Pienso, no por azar, en el José Ángel Valente de
Siete representaciones o El inocente. Toda su denuncia del literato burgués y ambicioso, su desprecio por una concepción decorativa o sentimental de la escritura, nace precisamente de la sospecha –incluso la certeza– de que él ha cometido tales pecados y podría seguir incurriendo en ellos si no se mantiene alerta. Él es sensible a la tentación del reconocimiento mediático, sabe lo que implica, reconoce en sí la capacidad o el talento para moverse por el plano social o mundano de la literatura, de ahí que destine gran parte de sus fuerzas a vigilarse, controlar o reprimir sus peores impulsos… Y una manera fecunda de controlarlos es situarlos frente a sí como diana de sus invectivas, convertirlos en motor mismo, por reacción, de una escritura feroz y batalladora. Lo que denuncia en tercera persona es algo que él mismo encontró en su seno y que le fascina y le repugna al mismo tiempo. Hay ahí un ejercicio de desdoblamiento que está en la raíz de cualquier sueño o voluntad de perfección, pero que de momento sirve para cumplir una primera etapa purgativa, de limpieza. Incompleta, por supuesto, porque el tumor malévolo no desaparece a corto ni a largo plazo, sino que simplemente es identificado como enemigo y puesto en cuarentena.

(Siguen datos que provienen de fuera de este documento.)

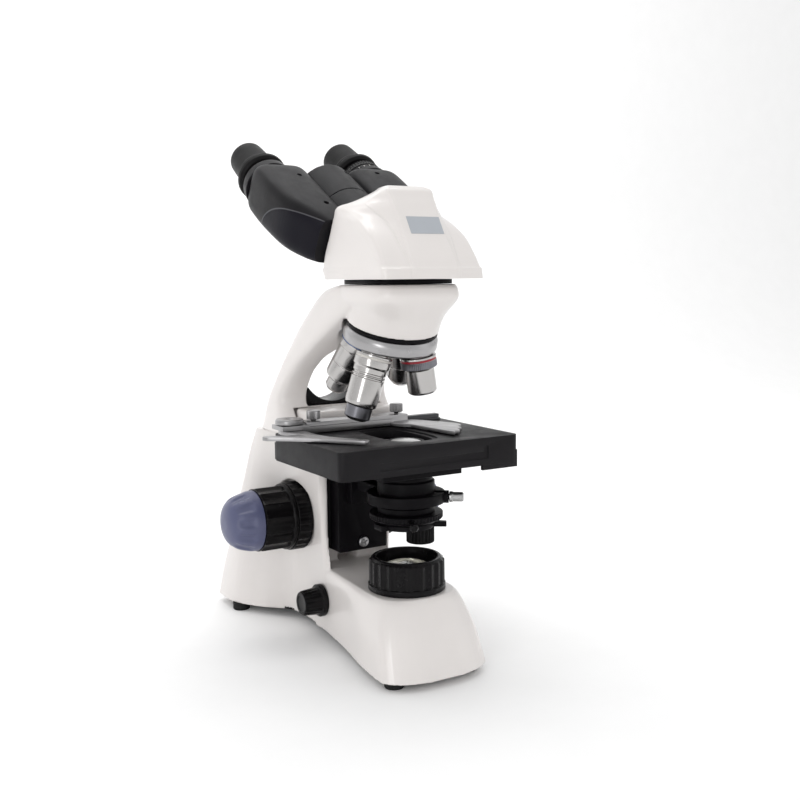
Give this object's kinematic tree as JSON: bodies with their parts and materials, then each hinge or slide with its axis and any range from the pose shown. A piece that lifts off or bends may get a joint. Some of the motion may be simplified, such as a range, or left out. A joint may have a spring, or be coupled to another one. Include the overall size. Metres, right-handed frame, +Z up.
{
  "type": "microscope",
  "caption": "binocular compound light microscope: white stand with open arm, tilted swinging eyepieces, revolving nosepiece, mechanical stage, condenser and base lamp",
  "frame": {"origin": "middle of the object's footprint box at table level, under the feet", "axes": "+Z up, -Y towards the front edge of the base (the lamp end), +X to the right seen from the front"},
  "size_m": [0.1772, 0.2568, 0.365],
  "materials": {
    "white_paint": "warm white semi-gloss enamel",
    "stage_black": "black semi-matte coating",
    "black_aluminium": "black satin coated aluminium",
    "black_plastic": "moulded black, semi-gloss",
    "blue_plastic": "slate blue moulded plastic",
    "foot_rubber": "black rubber",
    "chrome_plate": "bright plated",
    "silver_metal": "satin silver plated",
    "lamp_metal": "plain metal lamp body",
    "brushed_steel": "turned steel",
    "dark_metal": "dark anodised",
    "clear_glass": "polished optical glass"
  },
  "bodies": {
    "stand": {"base_casting": "white_paint", "base_plate": "stage_black", "foot_front_left": "foot_rubber", "foot_front_right": "foot_rubber", "foot_rear_left": "foot_rubber", "foot_rear_right": "foot_rubber", "arm_casting": "white_paint", "window_grip": "black_plastic", "power_inlet": "black_plastic", "lamp_reflector": "chrome_plate", "field_lens": "clear_glass", "lamp_bulb": "lamp_metal", "bearing_collar": "black_plastic", "nosepiece_mount": "black_aluminium"},
    "dimmer": {"dimmer_knob": "black_plastic"},
    "rocker": {"power_rocker": "black_plastic"},
    "lamp_ring": {"lamp_collar": "black_plastic"},
    "tension_ring": {"tension_collar": "black_plastic"},
    "coarse_drive": {"coarse_shaft": "brushed_steel", "coarse_knob_left": "black_plastic", "coarse_knob_right": "black_plastic"},
    "fine_drive": {"fine_shaft": "brushed_steel", "fine_knob_left": "blue_plastic", "fine_knob_right": "blue_plastic"},
    "carrier": {"stage_carrier": "black_aluminium", "stage_bracket": "black_aluminium", "stage_base": "black_aluminium", "condenser_holder": "black_aluminium"},
    "limit_screw": {"stop_screw": "brushed_steel"},
    "cross_stage": {"stage_top": "stage_black", "slide_rail": "dark_metal"},
    "slide_holder": {"slide_carriage": "silver_metal"},
    "left_screw": {"thumb_screw_left": "silver_metal"},
    "right_screw": {"thumb_screw_right": "silver_metal"},
    "spring_finger": {"slide_finger": "silver_metal", "spring_cap": "silver_metal"},
    "y_drive": {"stage_y_knob": "black_plastic"},
    "x_drive": {"stage_x_knob": "black_plastic", "stage_drive_shaft": "brushed_steel"},
    "condenser": {"condenser_body": "black_aluminium", "condenser_lens": "clear_glass"},
    "iris": {"iris_ring": "black_aluminium"},
    "filter_arm": {"filter_holder": "black_aluminium"},
    "clamp_screw": {"condenser_clamp": "brushed_steel"},
    "nosepiece": {"nosepiece_turret": "silver_metal", "objective_4x": "chrome_plate", "objective_10x": "chrome_plate", "objective_40x": "chrome_plate", "objective_100x": "chrome_plate"},
    "head": {"head_plate": "black_aluminium", "head_cowl": "white_paint", "hinge_axle": "black_aluminium"},
    "left_half": {"binocular_left": "black_aluminium", "eye_tube_left": "black_aluminium"},
    "right_half": {"binocular_right": "black_aluminium", "eye_tube_right": "black_aluminium"},
    "diopter": {"diopter_ring": "black_plastic"},
    "left_eyepiece": {"eyepiece_left": "black_plastic"},
    "right_eyepiece": {"eyepiece_right": "black_plastic"}
  },
  "joints": [
    {"name": "dimmer_turn", "type": "hinge", "parent": "stand", "child": "dimmer", "pos_m": [-0.03, -0.00339, 0.029], "axis": [-1, 0, 0], "range_deg": [0, 280]},
    {"name": "power_rock", "type": "hinge", "parent": "stand", "child": "rocker", "pos_m": [0.03, 0.11511, 0.023], "axis": [1, 0, 0], "range_deg": [-10, 0]},
    {"name": "lamp_ring_turn", "type": "hinge", "parent": "stand", "child": "lamp_ring", "pos_m": [0, -0.07839, 0.06], "axis": [0, 0, 1], "range_deg": [0, 90]},
    {"name": "tension_turn", "type": "hinge", "parent": "stand", "child": "tension_ring", "pos_m": [-0.035, 0.02561, 0.087], "axis": [1, 0, 0], "range_deg": [-60, 60]},
    {"name": "stage_focus", "type": "slide", "parent": "stand", "child": "carrier", "axis": [0, 0, 1], "range_m": [-0.012, 0.0055]},
    {"name": "coarse_turn", "type": "hinge", "parent": "stand", "child": "coarse_drive", "pos_m": [0, 0.02561, 0.087], "axis": [1, 0, 0], "range_deg": [-40, 87]},
    {"name": "fine_turn", "type": "hinge", "parent": "stand", "child": "fine_drive", "pos_m": [0, 0.02561, 0.087], "axis": [1, 0, 0], "range_deg": [-720, 720]},
    {"name": "limit_screw_turn", "type": "hinge", "parent": "carrier", "child": "limit_screw", "pos_m": [0, -0.01339, 0.072], "axis": [0, -1, 0], "range_deg": [-360, 0]},
    {"name": "stage_y", "type": "slide", "parent": "carrier", "child": "cross_stage", "axis": [0, 1, 0], "range_m": [-0.024, 0.004]},
    {"name": "y_knob_turn", "type": "hinge", "parent": "carrier", "child": "y_drive", "pos_m": [0.038, -0.03539, 0.098], "axis": [0, 0, 1], "range_deg": [-39, 230]},
    {"name": "stage_x", "type": "slide", "parent": "cross_stage", "child": "slide_holder", "axis": [1, 0, 0], "range_m": [-0.014, 0.018]},
    {"name": "x_knob_turn", "type": "hinge", "parent": "carrier", "child": "x_drive", "pos_m": [0.038, -0.03539, 0.08], "axis": [0, 0, 1], "range_deg": [-135, 173]},
    {"name": "left_screw_turn", "type": "hinge", "parent": "slide_holder", "child": "left_screw", "pos_m": [-0.041, -0.02489, 0.165], "axis": [0, 0, 1], "range_deg": [0, 360]},
    {"name": "right_screw_turn", "type": "hinge", "parent": "slide_holder", "child": "right_screw", "pos_m": [0.025, -0.02489, 0.165], "axis": [0, 0, 1], "range_deg": [0, 360]},
    {"name": "finger_swing", "type": "hinge", "parent": "slide_holder", "child": "spring_finger", "pos_m": [-0.06, -0.02689, 0.16], "axis": [0, 0, 1], "range_deg": [-25, 0], "stiffness_Nm_per_rad": 0.04, "springref_deg": 17.19},
    {"name": "condenser_slide", "type": "slide", "parent": "carrier", "child": "condenser", "axis": [0, 0, 1], "range_m": [-0.007, 0]},
    {"name": "iris_turn", "type": "hinge", "parent": "condenser", "child": "iris", "pos_m": [0, -0.07839, 0.103], "axis": [0, 0, 1], "range_deg": [-35, 35]},
    {"name": "filter_swing", "type": "hinge", "parent": "condenser", "child": "filter_arm", "pos_m": [-0.0196, -0.07839, 0.097], "axis": [0, 0, 1], "range_deg": [-100, 0]},
    {"name": "clamp_turn", "type": "hinge", "parent": "carrier", "child": "clamp_screw", "pos_m": [0.0236, -0.09683, 0.1159], "axis": [0.788, -0.6157, 0], "range_deg": [-360, 0]},
    {"name": "nosepiece_turn", "type": "hinge", "parent": "stand", "child": "nosepiece", "pos_m": [0, -0.06272, 0.2286], "axis": [0, -0.3173, 0.9483], "continuous": true},
    {"name": "head_turn", "type": "hinge", "parent": "stand", "child": "head", "pos_m": [0, -0.07839, 0.2583], "axis": [0, 0, 1], "continuous": true},
    {"name": "left_half_swing", "type": "hinge", "parent": "head", "child": "left_half", "pos_m": [0, -0.07839, 0.2583], "axis": [0, 0.866, 0.5], "range_deg": [0, 43]},
    {"name": "right_half_swing", "type": "hinge", "parent": "head", "child": "right_half", "pos_m": [0, -0.07839, 0.2583], "axis": [0, 0.866, 0.5], "range_deg": [-43, 0]},
    {"name": "diopter_turn", "type": "hinge", "parent": "right_half", "child": "diopter", "pos_m": [0.0405, 0.04791, 0.3312], "axis": [0, 0.866, 0.5], "range_deg": [-120, 120]},
    {"name": "right_eyepiece_focus", "type": "slide", "parent": "right_half", "child": "right_eyepiece", "axis": [0, 0.866, 0.5], "range_m": [-0.0032, 0.0032]},
    {"name": "left_eyepiece_slide", "type": "slide", "parent": "left_half", "child": "left_eyepiece", "axis": [0, 0.866, 0.5], "range_m": [0, 0.025]}
  ],
  "couplings": [
    {"joint": "coarse_turn", "follows": "stage_focus", "rad_per_m": -125},
    {"joint": "y_knob_turn", "follows": "stage_y", "rad_per_m": -166.67},
    {"joint": "x_knob_turn", "follows": "stage_x", "rad_per_m": 166.67},
    {"joint": "right_half_swing", "follows": "left_half_swing", "ratio": -1},
    {"joint": "diopter_turn", "follows": "right_eyepiece_focus", "rad_per_m": 650}
  ]
}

Es este carácter parcial o inconcluso del examen de conciencia, así como el desdoblamiento anterior del yo, lo que puede confundir a algunos lectores y suscitar una posible acusación de hipocresía. ¿Con qué derecho denuncia el poeta, qué legitimidad le asiste, si aquello que condena está en él, no se ha disipado, sigue latente en algunos de sus actos y reacciones? Él sabe que no es ningún santo, pero tampoco es el demonio hipócrita en que algunos, por despecho, pretenden convertirle. Es el castigo por sus jeremiadas, su tronar a diestro y siniestro con acusaciones generales en las que no parecía incluirse. Quien rompe los consensos tácitos y no escasamente corruptos de la convivencia social, y además da la impresión –errónea– de no contarse entre los acusados, no puede esperar que lo traten con equidad. Hasta los lectores más fieles o acérrimos tienden, en ocasiones, a apartar los ojos de ciertas páginas con impaciencia o irritación mal disimuladas: ¿Por qué insiste una y otra vez en
reprendernos? Hasta que recordamos que la bilis afecta primera y fundamentalmente a su dueño, que toda su rabia proviene de una úlcera testaruda que lo hace retorcerse en su butaca y le obliga por fuerza a la acción (y es una acción, sin duda, aunque se exprese sólo en palabras).

El satírico es reo de sus propias debilidades. No sabe dominarse, de modo que se desdobla para combatirse mejor y realizar, siquiera en parte, su fantasía de perfección. Hay, obviamente, una dimensión narcisista en su exigencia: él odia lo que hay en sí de los otros, o aquello en su interior que juzga contaminado por el trato con los otros. Aunque en sus momentos más lúcidos se da cuenta de que él también es y debe ser
los otros. Que el yo «es otro», en suma, y que todas sus palabras violentas, todas sus censuras higiénicas, no son sino la expresión individual de una aspiración universal; la necesidad que tienen los hombres de creer que pueden ser mejores.

Quizá valga la pena recordar, en este punto, que las confesiones más detalladas y exigentes han salido por lo común de boca de los santos. Santos que no querían serlo, como San Agustín, porque sabían que estaban muy lejos de serlo y que además no había cura a su aflicción. Que cualquier pretensión de santidad es por fuerza un acto de hipocresía. También por ahí las constricciones y limitaciones de la existencia conspiran para acrecentar la rabia, hacerla más viva y más intensa. Esperanzas truncadas, sueños que no se cumplirán. No es de extrañar, por tanto, que en 1974, apenas cuatro años después de la publicación de
El inocente, su autor diera a las prensas su ensayo sobre Miguel de Molinos: a la purga sucede un acto de humildad, de recogimiento y contemplación íntima. Hay que modificar el volumen y la altura de los sueños, reducirlos al tamaño de la palma de una mano o la punta de la lengua. Y así humillado, reducido a una escala inferior, confiado a las potencias comunales y salvíficas del lenguaje, empezar a escapar de uno mismo.